U.S. pork producers are about to be bitten by a second batch of hefty retaliatory tariffs from China and Mexico — and that has some large producers predicting they could lose big money and be forced to invest overseas. Executives say the pork industry has been expanding in recent years, in part on the expectation of export opportunities that would continue to support growth. However, the threat of a trade war is adding uncertainty and driving fear. One in 4 hogs raised in the U.S. is sold overseas, and the Chinese are the world’s top consumers of pork.
“We put a halt on all investment, not just because we will be losing money, but because we don’t know if growing in the U.S. is the right move if we won’t be an exporting country,” said Ken Maschhoff, chairman of Maschhoff Family Foods and co-owner of the nation’s largest family-owned pork producer.

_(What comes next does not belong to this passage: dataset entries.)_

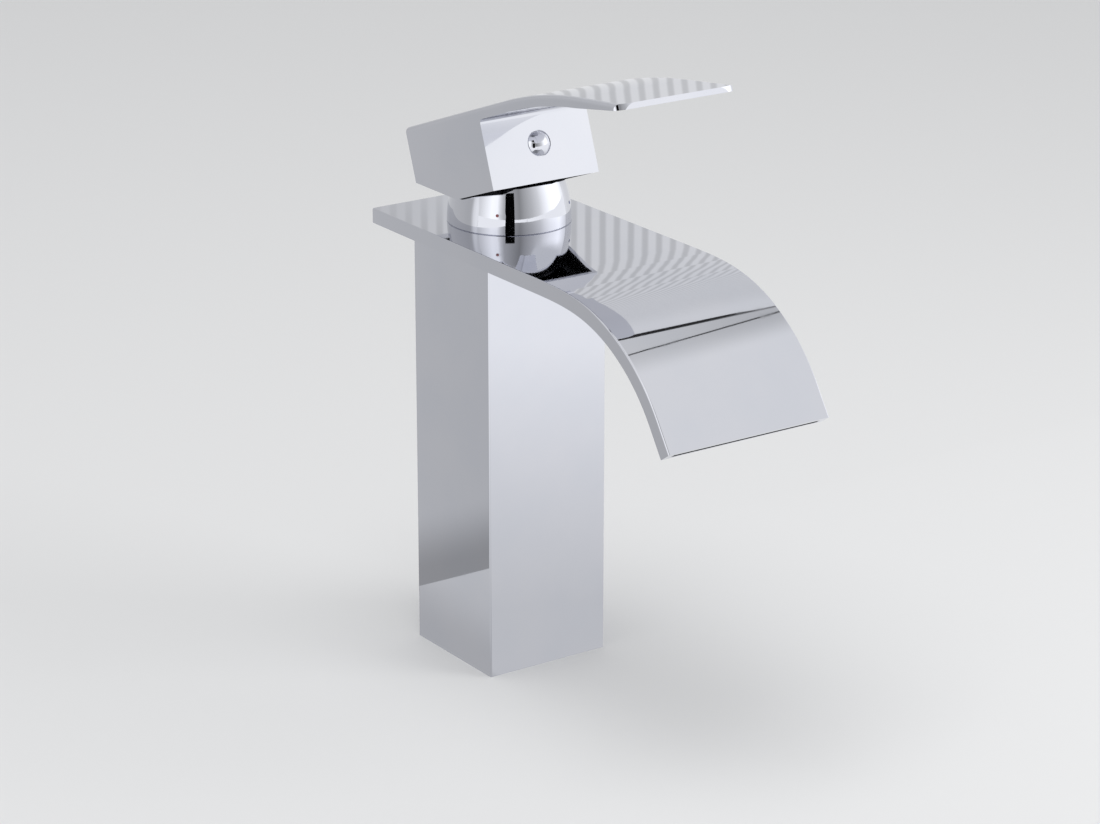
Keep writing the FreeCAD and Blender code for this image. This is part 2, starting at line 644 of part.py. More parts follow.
def dome_ring():
    """The rubber ring that grips the dome on the nut's neck."""
    z = SPOUT_TOP_HEIGHT + DOME_RING_SECTION
    return ring(NUT_NECK_RADIUS, NUT_NECK_RADIUS - DOME_RING_SECTION, z, z + DOME_RING_HEIGHT)


def dome_radius(height, inset=0.0):
    """The dome's radius at a height above the spout; inset gives the inner face."""
    profile = DOME_PROFILE_RADIUS - inset
    return DOME_BASE_RADIUS - DOME_PROFILE_RADIUS + math.sqrt(profile ** 2 - height ** 2)


def dome_cap():
    """The polished dome over the nut: a turned cap with a mouth for the stem."""
    def at(radius, height):
        return vec(radius, 0, SPOUT_TOP_HEIGHT + height)

    inner_top = DOME_HEIGHT - DOME_WALL
    inner_profile = DOME_PROFILE_RADIUS - DOME_WALL
    skirt_run = NUT_NECK_RADIUS - DOME_BASE_RADIUS + DOME_PROFILE_RADIUS
    skirt_top = math.sqrt(inner_profile ** 2 - skirt_run ** 2)
    outline = [
        arc(at(DOME_BASE_RADIUS, 0), at(dome_radius(DOME_HEIGHT / 2), DOME_HEIGHT / 2),
            at(dome_radius(DOME_HEIGHT), DOME_HEIGHT)),
        line(at(dome_radius(DOME_HEIGHT), DOME_HEIGHT), at(DOME_MOUTH_RADIUS, DOME_HEIGHT)),
        line(at(DOME_MOUTH_RADIUS, DOME_HEIGHT), at(DOME_MOUTH_RADIUS, inner_top)),
        line(at(DOME_MOUTH_RADIUS, inner_top), at(dome_radius(inner_top, DOME_WALL), inner_top)),
        arc(at(dome_radius(inner_top, DOME_WALL), inner_top),
            at(dome_radius((inner_top + skirt_top) / 2, DOME_WALL), (inner_top + skirt_top) / 2),
            at(NUT_NECK_RADIUS, skirt_top)),
        line(at(NUT_NECK_RADIUS, skirt_top), at(NUT_NECK_RADIUS, 0)),
        line(at(NUT_NECK_RADIUS, 0), at(DOME_BASE_RADIUS, 0)),
    ]
    cap = face_of(outline).revolve(vec(0, 0, 0), Z_AXIS, 360)

    def rim_at(height):
        def on_rim(point):
            level = abs(point.z - SPOUT_TOP_HEIGHT - height) < 0.01
            return level and math.hypot(point.x, point.y) > DOME_MOUTH_RADIUS + 0.5
        return on_rim

    def foot_edge(point):
        level = abs(point.z - SPOUT_TOP_HEIGHT) < 0.01
        return level and math.hypot(point.x, point.y) > NUT_NECK_RADIUS + 0.5

    cap = cap.makeFillet(DOME_TOP_ROUND, edges_where(cap, rim_at(DOME_HEIGHT)))
    cap = cap.makeFillet(DOME_TOP_ROUND - DOME_WALL, edges_where(cap, rim_at(inner_top)))
    cap = cap.makeChamfer(DOME_BASE_BREAK, edges_where(cap, foot_edge))
    for side in (-1, 1):
        cap = cap.cut(index_dot(side, 1.0))
    return cap


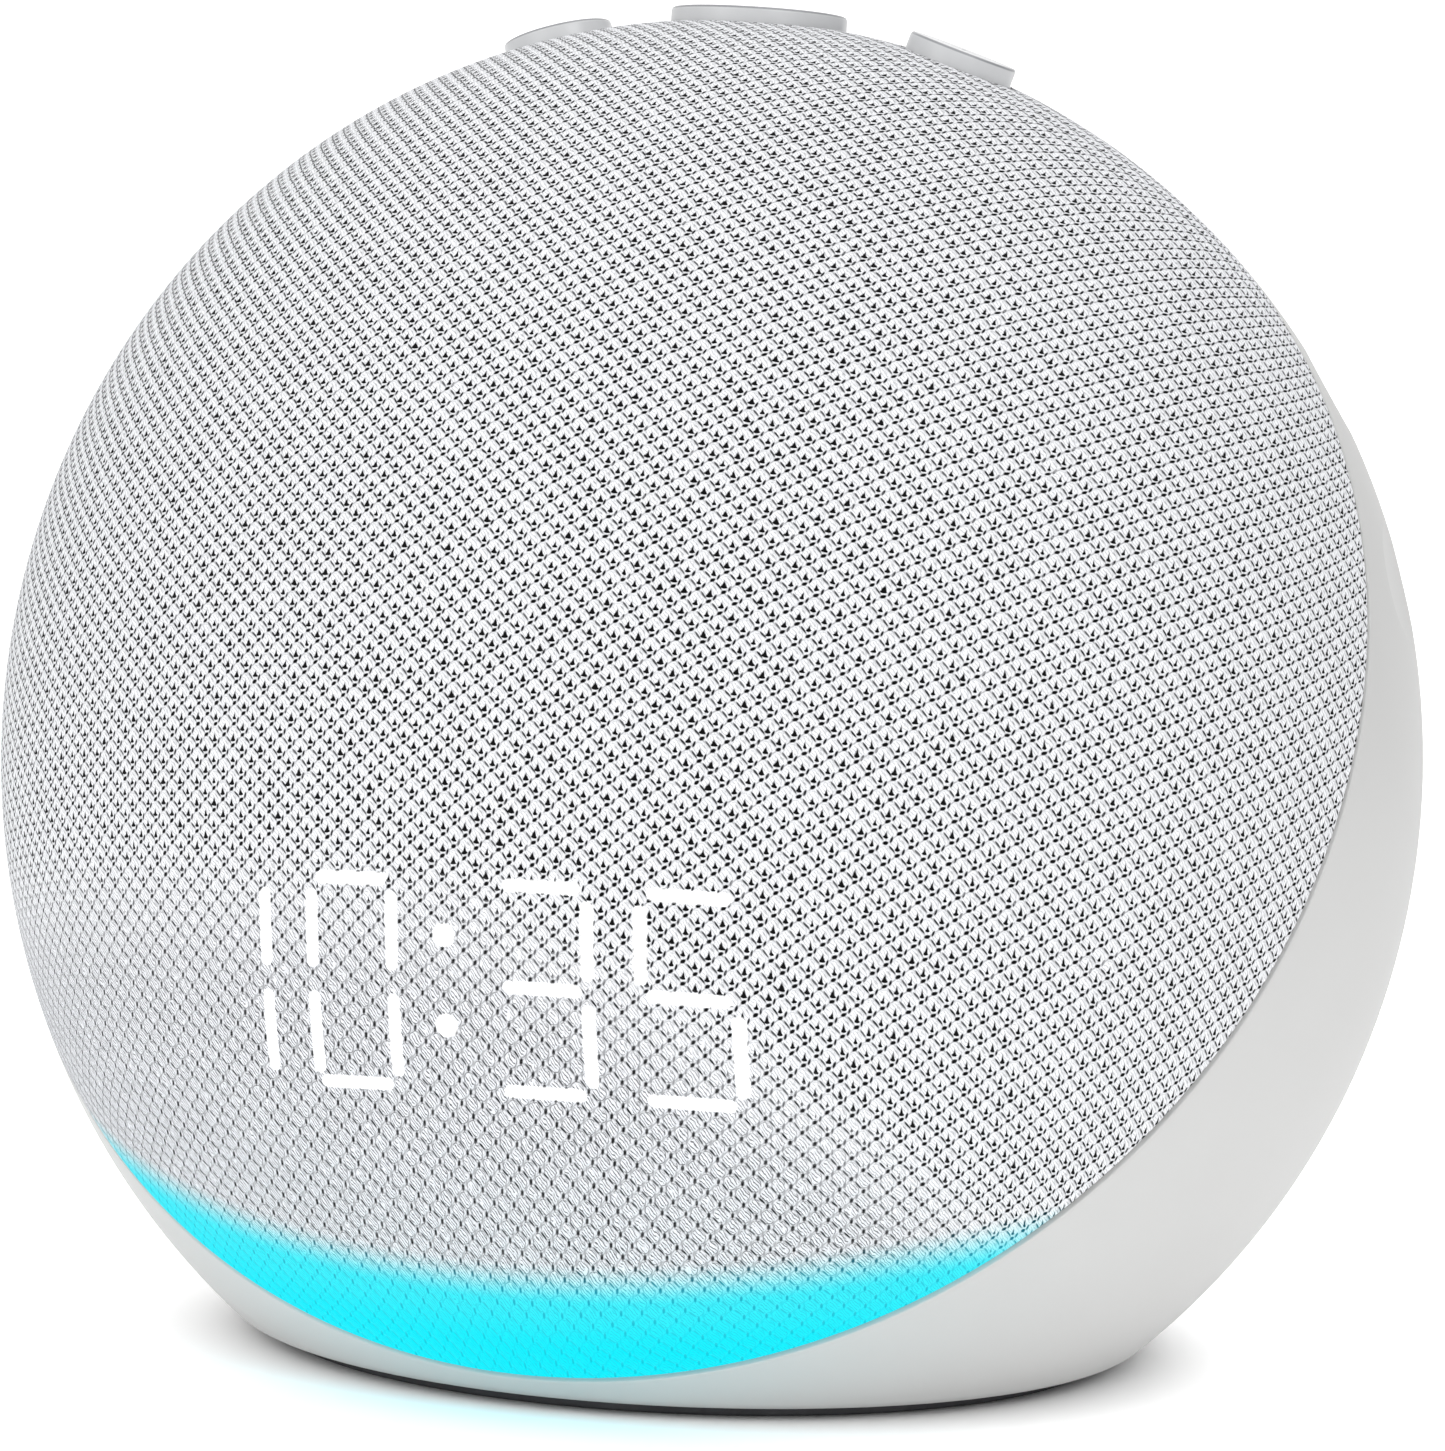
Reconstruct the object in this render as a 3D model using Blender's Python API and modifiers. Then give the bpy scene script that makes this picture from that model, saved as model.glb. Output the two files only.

Maschhoff said the farm industry has been “asked to be good patriots. We have been. But I don’t want to be the patriot who dies at the end of the war. If we go out of business, it’s tough to look at my kids and the 550 farm families that look us into the eye and our 1,400 employees.” Mexico imposed a 10 percent tariff on chilled and frozen pork muscle cuts effective June 5, and that import tax is set to double to 20 percent on Thursday. Mexico’s retaliatory action followed the Trump administration’s duties on imported aluminum and steel. China, meantime, is scheduled to start collecting an additional 25 percent import duty Friday on American pork products as it targets $34 billion worth of U.S. goods in response to President Donald Trump’s action against Beijing for alleged intellectual property theft. China also is set to add tariffs this week on U.S. soybeans, corn, wheat, cotton, whiskey and dairy, as well as U.S. autos. Nearly $20 billion in U.S. agricultural exports went to China last year, with the more than half of that amount coming from soybeans. “It’s pretty apparent that these countries will go after, by and large, Trump supporters from a political base standpoint since items exported by red states are the ones being targeted,” said Maschhoff, a past president of the National Pork Producers Council and a fifth-generation hog producer.In April, China slapped U.S. pork imports with a 25 percent duty, in retaliation for the Trump administration’s steel tariffs. When combined with previous import levies, “the other white meat” will be subjected to import taxes that approach a whopping 71 percent cumulatively, according to Rabobank. And that’s without including the 10 percent VAT, or value-added tax, that China charges for the import of agricultural products. Industry analysts say China’s high import tax essentially slams the door shut on U.S. pork imports into China, which will also begin collecting 25 percent tariffs for soybeans this Friday. “At 81 percent net tariff, you’re not moving any pork product into China,” said Christine McCracken, executive director of animal protein at Rabobank, a financial services firm for the agribusiness.
She added, “I would suspect by the end of the year hog producers will be losing quite a bit of money. Part of it is just surplus pork on the market. We’ve been in an expansion mode.”
According to Maschhoff, the tariff will result in a hit of $100 million for his Illinois-based family farm operation, which markets about 5.5 million hogs a year, and operates in 10 states.